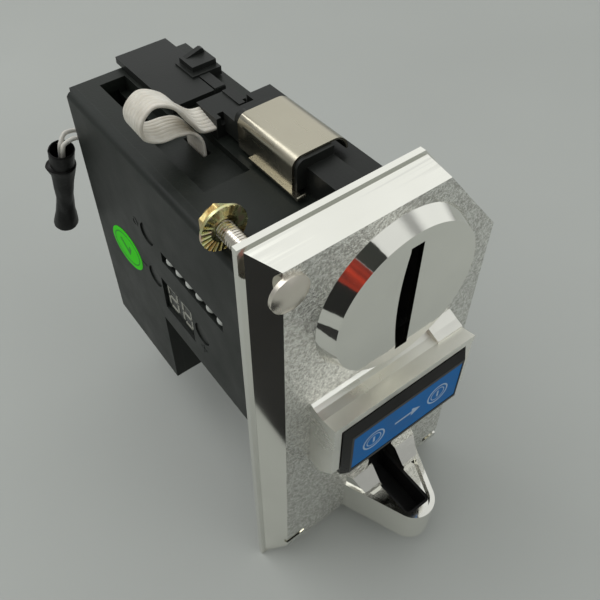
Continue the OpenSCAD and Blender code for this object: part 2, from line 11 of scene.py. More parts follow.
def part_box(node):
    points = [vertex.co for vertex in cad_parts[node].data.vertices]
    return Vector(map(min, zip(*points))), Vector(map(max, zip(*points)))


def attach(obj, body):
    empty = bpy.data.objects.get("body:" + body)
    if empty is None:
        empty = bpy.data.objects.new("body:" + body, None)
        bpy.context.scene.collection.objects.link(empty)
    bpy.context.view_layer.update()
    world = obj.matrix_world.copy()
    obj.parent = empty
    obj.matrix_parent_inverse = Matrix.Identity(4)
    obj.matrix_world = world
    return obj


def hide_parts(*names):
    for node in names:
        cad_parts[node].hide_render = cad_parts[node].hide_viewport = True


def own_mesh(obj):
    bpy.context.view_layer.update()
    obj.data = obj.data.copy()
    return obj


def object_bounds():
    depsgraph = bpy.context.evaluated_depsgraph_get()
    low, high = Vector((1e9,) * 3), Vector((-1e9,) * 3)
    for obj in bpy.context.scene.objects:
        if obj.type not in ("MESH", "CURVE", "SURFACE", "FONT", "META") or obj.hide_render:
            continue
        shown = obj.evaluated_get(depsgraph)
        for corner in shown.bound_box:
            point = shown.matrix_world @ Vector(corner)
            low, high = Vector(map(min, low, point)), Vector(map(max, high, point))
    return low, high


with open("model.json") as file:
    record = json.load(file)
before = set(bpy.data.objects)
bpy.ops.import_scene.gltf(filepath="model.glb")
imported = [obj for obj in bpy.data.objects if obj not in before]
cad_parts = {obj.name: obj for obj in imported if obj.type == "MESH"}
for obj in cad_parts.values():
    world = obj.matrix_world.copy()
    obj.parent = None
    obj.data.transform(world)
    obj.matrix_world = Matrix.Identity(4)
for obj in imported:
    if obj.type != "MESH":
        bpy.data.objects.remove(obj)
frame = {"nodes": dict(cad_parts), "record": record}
cad_low, cad_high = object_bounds()

MM = 0.001
scene = bpy.context.scene
nodes = frame["nodes"]

# The panel's front top left corner, from which part.scad measures: x right, y back, z up.
panel_low, panel_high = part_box("front_panel")
CORNER = Vector((panel_low.x, panel_low.y, panel_high.z))


def at(x, y, z):
    """A point given in millimetres from the panel's front top left corner."""
    return CORNER + Vector((x, y, z)) * MM


# ---------------------------------------------------------------- camera, floor and light

FLOOR_Z = cad_low.z
CAMERA_AT = at(-39.38, -61.75, 80.05)
CAMERA_RIGHT = Vector((0.8179, -0.5735, -0.0457))
CAMERA_DOWN = Vector((-0.4342, -0.5632, -0.7031))
LENS, SHIFT = 41.8, (0.0833, -0.1)
KEY_FROM, KEY_SIZE, KEY_WATTS = Vector((-0.2, 0.25, 0.6)), 0.4, 1.1


def add_camera():
    data = bpy.data.cameras.new("camera")
    data.lens = LENS
    data.shift_x, data.shift_y = SHIFT
    data.clip_start, data.clip_end = 0.01, 10
    camera = bpy.data.objects.new("camera", data)
    right = CAMERA_RIGHT.normalized()
    up = (-CAMERA_DOWN - right * right.dot(-CAMERA_DOWN)).normalized()
    turn = Matrix((right, up, right.cross(up))).transposed()
    camera.matrix_world = Matrix.Translation(CAMERA_AT) @ turn.to_4x4()
    scene.collection.objects.link(camera)
    scene.camera = camera


def add_key_light():
    """A soft square light, high up behind the left."""
    data = bpy.data.lights.new("key", "AREA")
    data.shape, data.size, data.size_y = "RECTANGLE", KEY_SIZE, KEY_SIZE
    data.energy = KEY_WATTS
    light = bpy.data.objects.new("key", data)
    centre = (cad_low + cad_high) / 2
    light.location = centre + KEY_FROM
    light.rotation_euler = (-KEY_FROM).to_track_quat("-Z", "Y").to_euler()
    scene.collection.objects.link(light)


# ---------------------------------------------------------------- node helpers


class Shader:
    """A material's node tree, with short names for the nodes that the finishes share."""

    def __init__(self, name):
        self.material = bpy.data.materials.new(name)
        self.material.use_nodes = True
        self.tree = self.material.node_tree
        self.tree.nodes.clear()
        self.out = self.node("ShaderNodeOutputMaterial")
        self.bsdf = self.node("ShaderNodeBsdfPrincipled")
        self.link(self.bsdf.outputs[0], self.out.inputs["Surface"])
        self.place = self.node("ShaderNodeTexCoord").outputs["Object"]

    def node(self, kind, **settings):
        made = self.tree.nodes.new(kind)
        for key, value in settings.items():
            setattr(made, key, value)
        return made

    def link(self, a, b):
        self.tree.links.new(a, b)

    def put(self, value, socket):
        """Links an output, or writes a number or colour, into a socket."""
        if isinstance(value, bpy.types.NodeSocket):
            self.link(value, socket)
        elif hasattr(value, "__len__") and len(value) == 3 and len(socket.default_value) == 4:
            socket.default_value = (*value, 1)
        else:
            socket.default_value = value

    def noise(self, scale, detail=3, roughness=0.5, stretch=None):
        made = self.node("ShaderNodeTexNoise")
        made.inputs["Scale"].default_value = scale
        made.inputs["Detail"].default_value = detail
        made.inputs["Roughness"].default_value = roughness
        source = self.place
        if stretch:
            mapping = self.node("ShaderNodeMapping")
            mapping.inputs["Scale"].default_value = stretch
            self.link(source, mapping.inputs["Vector"])
            source = mapping.outputs[0]
        self.link(source, made.inputs["Vector"])
        return made.outputs[0]

    def ramp(self, value, low, high, a=0.0, b=1.0):
        """value from low..high mapped to a..b, clamped."""
        made = self.node("ShaderNodeMapRange")
        for key, number in zip(("From Min", "From Max", "To Min", "To Max"), (low, high, a, b)):
            self.put(number, made.inputs[key])
        self.put(value, made.inputs["Value"])
        return made.outputs[0]

    def math(self, operation, a, b=0.0):
        made = self.node("ShaderNodeMath", operation=operation)
        self.put(a, made.inputs[0])
        self.put(b, made.inputs[1])
        return made.outputs[0]

    def mix(self, factor, a, b):
        made = self.node("ShaderNodeMix", data_type="RGBA")
        self.put(factor, made.inputs[0])
        self.put(a, made.inputs[6])
        self.put(b, made.inputs[7])
        return made.outputs[2]

    def axis(self, index):
        """One of the x, y, z places, in metres."""
        made = self.node("ShaderNodeSeparateXYZ")
        self.link(self.place, made.inputs[0])
        return made.outputs[index]

    def edges(self, radius):
        """1 on edges sharper than the radius, 0 on flat ground."""
        bevel = self.node("ShaderNodeBevel", samples=6)
        bevel.inputs["Radius"].default_value = radius
        plain = self.node("ShaderNodeNewGeometry").outputs["Normal"]
        dot = self.node("ShaderNodeVectorMath", operation="DOT_PRODUCT")
        self.link(bevel.outputs[0], dot.inputs[0])
        self.link(plain, dot.inputs[1])
        return self.ramp(dot.outputs["Value"], 0.99, 0.8)

    def bump(self, height, distance):
        made = self.node("ShaderNodeBump")
        made.inputs["Strength"].default_value = 1.0
        made.inputs["Distance"].default_value = distance
        self.put(height, made.inputs["Height"])
        return made.outputs[0]

    def finish(self, colour, roughness, normal, metallic=0.0, **sockets):
        """Fills the shader's sockets, further ones by their names, and gives the material."""
        self.put(colour, self.bsdf.inputs["Base Color"])
        self.put(roughness, self.bsdf.inputs["Roughness"])
        self.bsdf.inputs["Metallic"].default_value = metallic
        self.link(normal, self.bsdf.inputs["Normal"])
        for key, value in sockets.items():
            self.bsdf.inputs[key.replace("_", " ")].default_value = value
        return self.material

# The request
Every line above should be printed again exactly as it stands.

# Answer in full
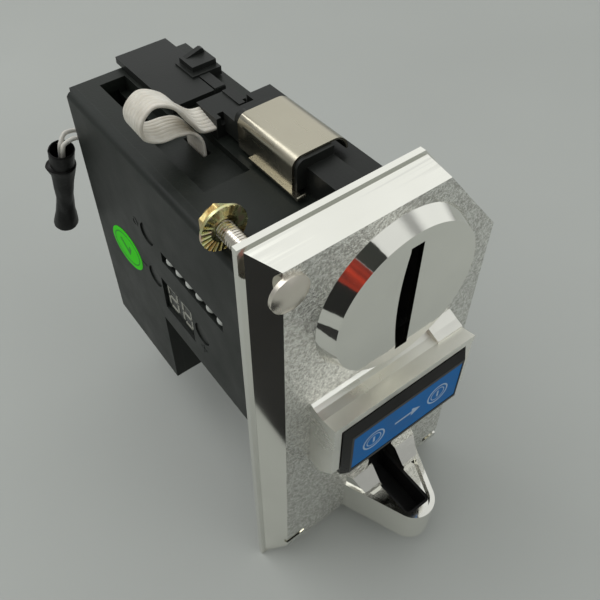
Continue the OpenSCAD and Blender code for this object: part 2, from line 11 of scene.py. More parts follow.
def part_box(node):
    points = [vertex.co for vertex in cad_parts[node].data.vertices]
    return Vector(map(min, zip(*points))), Vector(map(max, zip(*points)))


def attach(obj, body):
    empty = bpy.data.objects.get("body:" + body)
    if empty is None:
        empty = bpy.data.objects.new("body:" + body, None)
        bpy.context.scene.collection.objects.link(empty)
    bpy.context.view_layer.update()
    world = obj.matrix_world.copy()
    obj.parent = empty
    obj.matrix_parent_inverse = Matrix.Identity(4)
    obj.matrix_world = world
    return obj


def hide_parts(*names):
    for node in names:
        cad_parts[node].hide_render = cad_parts[node].hide_viewport = True


def own_mesh(obj):
    bpy.context.view_layer.update()
    obj.data = obj.data.copy()
    return obj


def object_bounds():
    depsgraph = bpy.context.evaluated_depsgraph_get()
    low, high = Vector((1e9,) * 3), Vector((-1e9,) * 3)
    for obj in bpy.context.scene.objects:
        if obj.type not in ("MESH", "CURVE", "SURFACE", "FONT", "META") or obj.hide_render:
            continue
        shown = obj.evaluated_get(depsgraph)
        for corner in shown.bound_box:
            point = shown.matrix_world @ Vector(corner)
            low, high = Vector(map(min, low, point)), Vector(map(max, high, point))
    return low, high


with open("model.json") as file:
    record = json.load(file)
before = set(bpy.data.objects)
bpy.ops.import_scene.gltf(filepath="model.glb")
imported = [obj for obj in bpy.data.objects if obj not in before]
cad_parts = {obj.name: obj for obj in imported if obj.type == "MESH"}
for obj in cad_parts.values():
    world = obj.matrix_world.copy()
    obj.parent = None
    obj.data.transform(world)
    obj.matrix_world = Matrix.Identity(4)
for obj in imported:
    if obj.type != "MESH":
        bpy.data.objects.remove(obj)
frame = {"nodes": dict(cad_parts), "record": record}
cad_low, cad_high = object_bounds()

MM = 0.001
scene = bpy.context.scene
nodes = frame["nodes"]

# The panel's front top left corner, from which part.scad measures: x right, y back, z up.
panel_low, panel_high = part_box("front_panel")
CORNER = Vector((panel_low.x, panel_low.y, panel_high.z))


def at(x, y, z):
    """A point given in millimetres from the panel's front top left corner."""
    return CORNER + Vector((x, y, z)) * MM


# ---------------------------------------------------------------- camera, floor and light

FLOOR_Z = cad_low.z
CAMERA_AT = at(-39.38, -61.75, 80.05)
CAMERA_RIGHT = Vector((0.8179, -0.5735, -0.0457))
CAMERA_DOWN = Vector((-0.4342, -0.5632, -0.7031))
LENS, SHIFT = 41.8, (0.0833, -0.1)
KEY_FROM, KEY_SIZE, KEY_WATTS = Vector((-0.2, 0.25, 0.6)), 0.4, 1.1


def add_camera():
    data = bpy.data.cameras.new("camera")
    data.lens = LENS
    data.shift_x, data.shift_y = SHIFT
    data.clip_start, data.clip_end = 0.01, 10
    camera = bpy.data.objects.new("camera", data)
    right = CAMERA_RIGHT.normalized()
    up = (-CAMERA_DOWN - right * right.dot(-CAMERA_DOWN)).normalized()
    turn = Matrix((right, up, right.cross(up))).transposed()
    camera.matrix_world = Matrix.Translation(CAMERA_AT) @ turn.to_4x4()
    scene.collection.objects.link(camera)
    scene.camera = camera


def add_key_light():
    """A soft square light, high up behind the left."""
    data = bpy.data.lights.new("key", "AREA")
    data.shape, data.size, data.size_y = "RECTANGLE", KEY_SIZE, KEY_SIZE
    data.energy = KEY_WATTS
    light = bpy.data.objects.new("key", data)
    centre = (cad_low + cad_high) / 2
    light.location = centre + KEY_FROM
    light.rotation_euler = (-KEY_FROM).to_track_quat("-Z", "Y").to_euler()
    scene.collection.objects.link(light)


# ---------------------------------------------------------------- node helpers


class Shader:
    """A material's node tree, with short names for the nodes that the finishes share."""

    def __init__(self, name):
        self.material = bpy.data.materials.new(name)
        self.material.use_nodes = True
        self.tree = self.material.node_tree
        self.tree.nodes.clear()
        self.out = self.node("ShaderNodeOutputMaterial")
        self.bsdf = self.node("ShaderNodeBsdfPrincipled")
        self.link(self.bsdf.outputs[0], self.out.inputs["Surface"])
        self.place = self.node("ShaderNodeTexCoord").outputs["Object"]

    def node(self, kind, **settings):
        made = self.tree.nodes.new(kind)
        for key, value in settings.items():
            setattr(made, key, value)
        return made

    def link(self, a, b):
        self.tree.links.new(a, b)

    def put(self, value, socket):
        """Links an output, or writes a number or colour, into a socket."""
        if isinstance(value, bpy.types.NodeSocket):
            self.link(value, socket)
        elif hasattr(value, "__len__") and len(value) == 3 and len(socket.default_value) == 4:
            socket.default_value = (*value, 1)
        else:
            socket.default_value = value

    def noise(self, scale, detail=3, roughness=0.5, stretch=None):
        made = self.node("ShaderNodeTexNoise")
        made.inputs["Scale"].default_value = scale
        made.inputs["Detail"].default_value = detail
        made.inputs["Roughness"].default_value = roughness
        source = self.place
        if stretch:
            mapping = self.node("ShaderNodeMapping")
            mapping.inputs["Scale"].default_value = stretch
            self.link(source, mapping.inputs["Vector"])
            source = mapping.outputs[0]
        self.link(source, made.inputs["Vector"])
        return made.outputs[0]

    def ramp(self, value, low, high, a=0.0, b=1.0):
        """value from low..high mapped to a..b, clamped."""
        made = self.node("ShaderNodeMapRange")
        for key, number in zip(("From Min", "From Max", "To Min", "To Max"), (low, high, a, b)):
            self.put(number, made.inputs[key])
        self.put(value, made.inputs["Value"])
        return made.outputs[0]

    def math(self, operation, a, b=0.0):
        made = self.node("ShaderNodeMath", operation=operation)
        self.put(a, made.inputs[0])
        self.put(b, made.inputs[1])
        return made.outputs[0]

    def mix(self, factor, a, b):
        made = self.node("ShaderNodeMix", data_type="RGBA")
        self.put(factor, made.inputs[0])
        self.put(a, made.inputs[6])
        self.put(b, made.inputs[7])
        return made.outputs[2]

    def axis(self, index):
        """One of the x, y, z places, in metres."""
        made = self.node("ShaderNodeSeparateXYZ")
        self.link(self.place, made.inputs[0])
        return made.outputs[index]

    def edges(self, radius):
        """1 on edges sharper than the radius, 0 on flat ground."""
        bevel = self.node("ShaderNodeBevel", samples=6)
        bevel.inputs["Radius"].default_value = radius
        plain = self.node("ShaderNodeNewGeometry").outputs["Normal"]
        dot = self.node("ShaderNodeVectorMath", operation="DOT_PRODUCT")
        self.link(bevel.outputs[0], dot.inputs[0])
        self.link(plain, dot.inputs[1])
        return self.ramp(dot.outputs["Value"], 0.99, 0.8)

    def bump(self, height, distance):
        made = self.node("ShaderNodeBump")
        made.inputs["Strength"].default_value = 1.0
        made.inputs["Distance"].default_value = distance
        self.put(height, made.inputs["Height"])
        return made.outputs[0]

    def finish(self, colour, roughness, normal, metallic=0.0, **sockets):
        """Fills the shader's sockets, further ones by their names, and gives the material."""
        self.put(colour, self.bsdf.inputs["Base Color"])
        self.put(roughness, self.bsdf.inputs["Roughness"])
        self.bsdf.inputs["Metallic"].default_value = metallic
        self.link(normal, self.bsdf.inputs["Normal"])
        for key, value in sockets.items():
            self.bsdf.inputs[key.replace("_", " ")].default_value = value
        return self.material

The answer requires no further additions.